Try and imagine what you would say about a competitor that you admire. Write as if you are talking about them rather than yourself. This can provide the opportunity to speak about the ability you have – without feeling as if you are blowing your own horn.
DON’T: Neglect The Basics
When you are trying to capture new customers and clients, it can be tempting to focus on innovative new marketing approaches. If you take this too far, you can neglect the basics, such as social media, SEO, and any offline marketing you are involved in.
While it’s all well and good to attempt to attract new custom with new techniques, there is a reason that the aforementioned strategies have been found to be so useful for thousands of businesses.. Put simply, it’s because they work. If you neglect these areas in favor of trying out nothing but shiny new marketing toys, then you could soon find yourself out of the loop on the latest strategies when it comes to the basics.
If you’re already out of the loop – how much do you know about the Google Fred update, for example? – then the advice on davidcarralon.com and other sites offering unique expertise can help you to strategize. This frees you up to focus on new areas of marketing, while ensuring you don’t fall behind in other areas. This is a necessary step, because marketing, SEO, and social media practice all move incredibly quickly. if you take your eye off the ball with these digital techniques – even just for a few weeks – then things will change, and you and your business will be left behind.
DO: Create Your Own Strategy
There are 1001 different guides both on and offline that will tell you how you should market your business. There’s no harm in reading these; every little bit of advice helps, after all. However, it’s very important to keep in mind that you have to follow your own instincts as detailed on psychologytoday.com. After all, what works for someone else is not always going to be what works well for you.
Every business is different; so don’t stick with strategies that don’t appear to be working just because someone who wrote a guide tells you that it will definitely work. Identify the areas that are genuinely bringing returns in terms of new customers and clients, and then focus your efforts on doubling down on the time and effort you spend on these areas. While it’s never a good idea to completely abandon conventional marketing methods, there is no point in you plugging away at something that just isn’t working, just because someone has told you that you should.
DON’T: Burn Bridges
Bringing in new potential business is what makes marketing so enjoyable – but it’s not always plain sailing.
There is always a risk that someone is going to make enquiries, take up your time, and seem as if they are on the verge of placing an order … and then they don’t go through with it. If this happens to you, when they back out it can be tempting to let them know how very frustrated you are with their behavior.
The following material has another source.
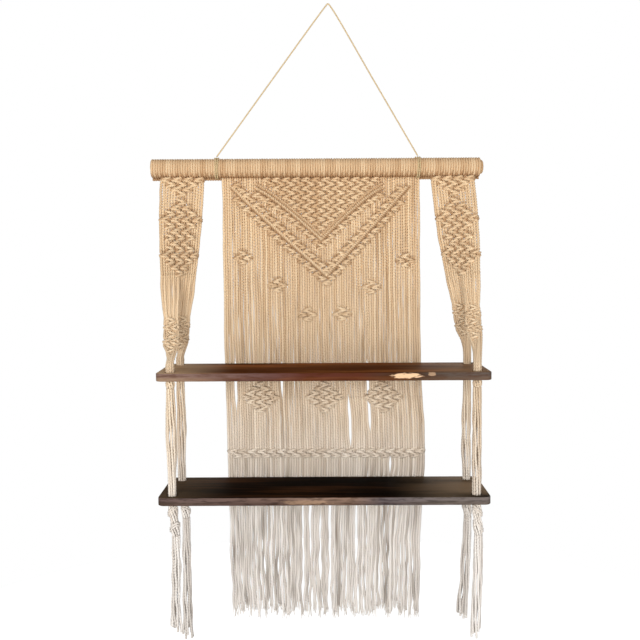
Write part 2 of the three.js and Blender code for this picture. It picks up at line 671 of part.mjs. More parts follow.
// A leg: four pairs of strands drawn together under a cluster of knots and led into a hole
function sideLeg(side, end) {
  const sign = side === "left" ? -1 : 1;
  const outer = end === "front" ? 1 : -1;
  const holeY = end === "front" ? HOLE_FRONT : HOLE_BACK;
  const startDrop = SIDE_NET_DROP + SEAT_GAP;
  const gatherDrop = SIDE_NET_DROP + CLUSTER_SPACINGS[side];
  const clusterDrop = gatherDrop + (CLUSTER_KNOTS * CLUSTER_DIAMETER) / 4;
  const neckTop = UPPER_BOARD_DROP - BUNDLE_DIAMETER;
  const neckBottom = UPPER_BOARD_DROP + BOARD_THICKNESS;
  const legMiddle = (sign * outer * SIDE_WIDTH) / 4;
  const places = sidePairPlaces().filter((s) => s * legMiddle > 0);
  const center = sidePlace(side, legMiddle, 0, clusterDrop);
  const tubes = places.map((s) => {
    const top = sidePlace(side, s, 0, startDrop - OVERRUN);
    const gathered = sidePlace(side, legMiddle + (s - legMiddle) * GATHER_SHARE, 0, gatherDrop);
    return tube([top, gathered], LEG_STRAND_SHARE * ROPE, 4, 1);
  });
  const above = new THREE.BoxGeometry(2 * SIDE_WIDTH, 2 * SIDE_WIDTH, startDrop);
  above.translate(center.x, center.y, -startDrop / 2);
  const beads = Array.from({ length: CLUSTER_KNOTS }, (_, i) => {
    const bead = new THREE.SphereGeometry(CLUSTER_DIAMETER / 2, 6, 4);
    bead.rotateX(Math.PI / 2);
    const fromMiddle = i - (CLUSTER_KNOTS - 1) / 2;
    bead.translate(center.x, center.y, center.z + (fromMiddle * CLUSTER_DIAMETER) / 2);
    return bead;
  });
  const hole = (drop) => new THREE.Vector3(sign * HOLE_X, holeY, -drop);
  const gatheredRope = tube([center, hole(neckTop + ROPE)], BUNDLE_DIAMETER, 8, 1);
  const neckLength = neckBottom - neckTop;
  const neck = new THREE.CylinderGeometry(BUNDLE_DIAMETER / 2, BUNDLE_DIAMETER / 2, neckLength, 8);
  neck.rotateX(Math.PI / 2);
  neck.translate(sign * HOLE_X, holeY, -(neckTop + neckBottom) / 2);
  const geometry = cut(joined([...tubes, ...beads, gatheredRope, neck]), [above]);
  addMesh(underDowel, `${side}_${end}_leg`, geometry, ROPE_FINISH);
}

function board(name, topDrop) {
  const bevel = BOARD_EDGE_ROUND;
  const x = BOARD_WIDTH / 2 - bevel;
  const back = BOARD_BACK - bevel;
  const front = BOARD_BACK - BOARD_DEPTH + bevel;
  const round = BOARD_CORNER - bevel;
  const outline = new THREE.Shape();
  outline.absarc(x - round, back - round, round, 0, Math.PI / 2);
  outline.absarc(-x + round, back - round, round, Math.PI / 2, Math.PI);
  outline.absarc(-x + round, front + round, round, Math.PI, 1.5 * Math.PI);
  outline.absarc(x - round, front + round, round, 1.5 * Math.PI, 2 * Math.PI);
  for (const holeX of [-HOLE_X, HOLE_X]) {
    for (const holeY of [HOLE_BACK, HOLE_FRONT]) {
      const hole = new THREE.Path();
      hole.absarc(holeX, holeY, HOLE_DIAMETER / 2 + bevel, 0, 2 * Math.PI, true);
      outline.holes.push(hole);
    }
  }
  const geometry = new THREE.ExtrudeGeometry(outline, {
    depth: BOARD_THICKNESS - 2 * bevel,
    curveSegments: 4,
    bevelSize: bevel,
    bevelThickness: bevel,
    bevelSegments: 1,
  });
  geometry.translate(0, 0, bevel - BOARD_THICKNESS - topDrop);
  addMesh(underDowel, name, geometry, BOARD_FINISH);
}

// Bulges one under another about the z axis, down from a drop, for a knot tied in a whole bundle
function bundleKnot(name, x, y, topDrop, height, count, neckHeight) {
  const profile = [[0, 0]];
  if (neckHeight > 0) {
    profile.push([BUNDLE_DIAMETER / 2, 0], [BUNDLE_DIAMETER / 2, -neckHeight]);
  }
  for (let i = 0; i < count; i++) {
    const turnShares = [
      [i === 0 ? KNOT_SEAT_SHARE : KNOT_WAIST_SHARE, 0],
      [1, KNOT_SWELL_SHARE],
      [1, 1 - KNOT_SWELL_SHARE],
    ];
    for (const [wideShare, downShare] of turnShares) {
      const drop = neckHeight + (height * (i + downShare)) / count;
      profile.push([(wideShare * BUNDLE_KNOT_DIAMETER) / 2, -drop]);
    }
  }
  profile.push([(KNOT_WAIST_SHARE * BUNDLE_KNOT_DIAMETER) / 2, -neckHeight - height]);
  profile.push([0, -neckHeight - height]);
  const geometry = turned(profile.reverse(), 10);
  geometry.translate(x, y, -topDrop);
  addMesh(underDowel, name, geometry, ROPE_FINISH);
}

// A bundle of eight strands between the boards, with a round end at each pivot
function bundle(name, x, y, topDrop, bottomDrop) {
  const radius = BUNDLE_DIAMETER / 2;
  const dome = [0, 1 / 3, 2 / 3, 1].map((share) => {
    const angle = (Math.PI / 2) * share;
    return [radius * Math.sin(angle), radius * (1 - Math.cos(angle))];
  });
  const profile = [
    ...dome.map(([r, z]) => [r, -bottomDrop + z]),
    ...[...dome].reverse().map(([r, z]) => [r, -topDrop - z]),
  ];
  const lobes = 8;
  const geometry = turned(profile, 2 * lobes);
  const place = geometry.attributes.position;
  for (let i = 0; i < place.count; i++) {
    const angle = Math.atan2(place.getY(i), place.getX(i));
    const lobeShare = 1 - BUNDLE_LOBE_SHARE * (1 - Math.cos(lobes * angle));
    place.setXY(i, lobeShare * place.getX(i), lobeShare * place.getY(i));
  }
  geometry.translate(x, y, 0);
  addMesh(underDowel, name, geometry, ROPE_FINISH);
}

// The loose strands under a lower knot, spreading a little on their way down
function tassel(name, x, y, topDrop, bottomDrop) {
  const collar = new THREE.CylinderGeometry(BUNDLE_DIAMETER / 2, BUNDLE_DIAMETER / 2, ROPE, 8);
  collar.rotateX(Math.PI / 2);
  collar.translate(x, y, -topDrop - ROPE / 2);
  const strands = Array.from({ length: TASSEL_STRANDS }, (_, i) => {
    const angle = (2 * Math.PI * (i + 0.5)) / TASSEL_STRANDS;
    const at = (reach, drop) =>
      new THREE.Vector3(x + reach * Math.cos(angle), y + reach * Math.sin(angle), -drop);
    const reach = BUNDLE_DIAMETER / 2 - TASSEL_STRAND / 2;
    const uneven = FRINGE_UNEVEN * Math.sin(i * i);
    const points = [
      at(reach, topDrop + ROPE / 2),
      at(reach + TASSEL_SPREAD / 2, (topDrop + bottomDrop) / 2),
      at(reach + TASSEL_SPREAD, bottomDrop + uneven - FRINGE_UNEVEN),
    ];
    return tube(points, TASSEL_STRAND, 4, 2);
  });
  addMesh(underDowel, name, joined([collar, ...strands]), ROPE_FINISH);
}

// Everything that hangs through one hole, from the upper board down
function hangingCorner(side, end) {
  const x = side === "left" ? -HOLE_X : HOLE_X;
  const y = end === "front" ? HOLE_FRONT : HOLE_BACK;
  const corner = `${side}_${end}`;
  const upperKnot = UPPER_BOARD_DROP + BOARD_THICKNESS + SEAT_GAP;
  const bundleTop = upperKnot + UPPER_KNOT_HEIGHT + SEAT_GAP;
  const bundleBottom = LOWER_BOARD_DROP + BUNDLE_DIAMETER / 2;
  const lowerNeck = bundleBottom + SEAT_GAP;
  const neckHeight = LOWER_BOARD_DROP + BOARD_THICKNESS + SEAT_GAP - lowerNeck;
  const lowerKnot = LOWER_KNOT_COUNT * LOWER_KNOT_HEIGHT;
  const tasselTop = lowerNeck + neckHeight + lowerKnot + SEAT_GAP;
  bundleKnot(`${corner}_upper_knot`, x, y, upperKnot, UPPER_KNOT_HEIGHT, 1, 0);
  bundle(`${corner}_rope`, x, y, bundleTop, bundleBottom);
  bundleKnot(`${corner}_lower_knot`, x, y, lowerNeck, lowerKnot, LOWER_KNOT_COUNT, neckHeight);
  tassel(`${corner}_tassel`, x, y, tasselTop, tasselTop + TASSEL_LENGTHS[corner]);
}

hangingCord();
cordTie("left_cord_tie", CORD_TIE_LEFT);
cordTie("right_cord_tie", CORD_TIE_RIGHT);
dowel();
hitchRows();

backdropNet();
chevron("inner_chevron", inner);
chevronBand();
chevron("outer_chevron", outer);
dropStrands();
for (const [place, hitch] of Object.entries(LARGE_DIAMOND_HITCHES)) {
  largeDiamond(`${place}_diamond`, hitch);
}
middleStrands();
knotBand();
fringe();

board("upper_board", UPPER_BOARD_DROP);
board("lower_board", LOWER_BOARD_DROP);
for (const side of ["left", "right"]) {
  sideNet(side);
  for (const end of ["front", "back"]) {
    sideLeg(side, end);
    hangingCorner(side, end);
  }
}

export default shelf;
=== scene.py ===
"""Looks of a hanging rope shelf: two varnished boards carried by knotted cotton rope under a
wrapped dowel, with a wide knotted backdrop behind them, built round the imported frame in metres."""

import math

import bmesh
import bpy
import numpy as np
from mathutils import Matrix, Vector, noise


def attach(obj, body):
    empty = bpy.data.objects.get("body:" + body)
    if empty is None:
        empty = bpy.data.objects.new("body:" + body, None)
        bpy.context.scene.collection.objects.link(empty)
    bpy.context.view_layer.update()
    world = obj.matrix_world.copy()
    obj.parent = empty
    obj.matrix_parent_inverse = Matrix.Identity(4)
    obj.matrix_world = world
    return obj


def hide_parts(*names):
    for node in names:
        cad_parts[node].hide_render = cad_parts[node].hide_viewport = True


bl_info = {
    "name": "Hanging Rope Shelf",
    "version": (1, 0, 0),
    "blender": (4, 5, 0),
    "location": "View3D > Sidebar > Rope Shelf",
    "description": "Makes a knotted rope shelf round its packed frame",
    "category": "Add Mesh",
}

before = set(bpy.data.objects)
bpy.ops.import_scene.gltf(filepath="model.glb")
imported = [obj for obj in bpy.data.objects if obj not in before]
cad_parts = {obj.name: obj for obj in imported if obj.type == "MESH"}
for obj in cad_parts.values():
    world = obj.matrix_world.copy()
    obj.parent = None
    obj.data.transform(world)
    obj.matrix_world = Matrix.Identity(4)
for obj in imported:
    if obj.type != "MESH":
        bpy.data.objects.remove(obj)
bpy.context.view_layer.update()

# Sizes in millimetres, the same as in the part's source. Places are x from the boards' middle,
# y towards the wall and the drop under the dowel's axis.
MM = 0.001
NAIL_OFFSET = 12
HANG_DROP = 315
STRAND_PITCH = 4.86
HITCH_PITCH = 2 * STRAND_PITCH
KNOT_ROW = 8.6
BACKDROP_PLANE = 4
BACKDROP_CENTER = -4
STRANDS = 80
HALVES = {"left": range(STRANDS // 2), "right": range(STRANDS // 2, STRANDS)}
FIRST_TIED = STRANDS // 2 - 2  # the first of the four strands that a knot at hitch 0 ties
TIED_HITCHES = range(-19, 20)
HITCHES = {"left": (-334.48, 14), "center": (-198.4, 40), "right": (190.4, 12)}
DOWEL_RADIUS = 14
DOWEL_ENDS = (-335, 313)
STRAND_TOP = 17.888
NET_TOP = 22.8
CHEVRON_STRETCHES = 6
RIDGE_PITCH = 13.5
# Each chevron's point, reach to the left and right, drop at its ends and point, and sag
INNER = (-4.0, 128, 121, 32.99, 134, 1.2)
OUTER = (5.72, 185, 162, 43.39, 218, 0.97)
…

Even if it’s just little asides, snarky comments, or full blown passive aggression of the likes that could appear on passiveaggressivenotes.com, it’s a desire you have to resist. These little digs might feel good in the moment, but you’re actually burning a bridge that could be beneficial in the future.
If you are about to show signs of irritation with a potential client, then always try and think about the long term. Just because they’re not going to use your business right now doesn’t mean that they don’t have plans to do so in the future. It can be irritating, but you have to keep your cool and think of the future plan. At the very least they should recognize your professionalism, and should they need any help in the future you will be the first freelancer they turn to.
DO: Give Marketing The Time It Requires
Even if you seek help from the professionals so as to market your business as effectively as possible, you’re still going to have to do some of the work yourself. Everyone knows that one of the major benefits of going freelance is that you are not answerable to a boss. However, a downside of this freedom is that you can’t outsource your marketing efforts entirely, even if you bring in outside help.
Furthermore, you’re restricted by the very nature of freelancing. You don’t have an office, you don’t have a staff; you just have you. Outside assistance can only go so far if you have a limited budget, so you’re going to have to be ready to dedicate a fair amount of time to strategizing your own marketing efforts.
This is not simple. There’s a lot to learn, and much of it is time consuming. Getting to grips with SEO and social media… well, that’s just the beginning. That’s why a dedicated focus to marketing is required every week, noted in your diary so you don’t forget. Try to set aside a few hours every few weeks, in which you can look over your marketing efforts and see if there are any areas where you need to improve.
It’s not as simple as just turning on advertising and writing a few content pieces to catch the eye of Google. If you truly want to bring new customers to your business, then you’re going to have to work for it. Setting aside those few dedicated hours could genuinely make all the difference when it comes to bringing new business into your freelance life.
DON’T: Give Marketing Too Much Time
Okay, so admittedly this seems a little bit contradictory – but there’s a good point in here! If you have outsourced a lot of your marketing and SEO efforts, and spend a little time each week doing extra yourself, then that’s probably all your business requires. There’s no need to go heavy into marketing techniques to the point you’re more of a digital marketing genius than you are a freelancer in your chosen occupation. It’s easy to become absorbed in the marketing world, so you have to learn when you need to back off. This is especially true if you find marketing and selling your skills rather awkward; you’re going to need a break every now and then.
No matter how much time you feel yourself itching to spend marketing, remember: you need to focus on the actual meat of your business as well as attracting new clients.
Marketing is never easy, but there are ways and means – as mentioned above – that you can make it as easy to deal with as possible. Bringing in new clients while balancing the ones you already have is a tricky business, but hopefully, you’ve now got a few ideas of how you should proceed. Good luck with all your marketing efforts; get it right, and you could find your small freelance business beginning to generate the kind of lifestyle you’ve only ever dreamt of in the past.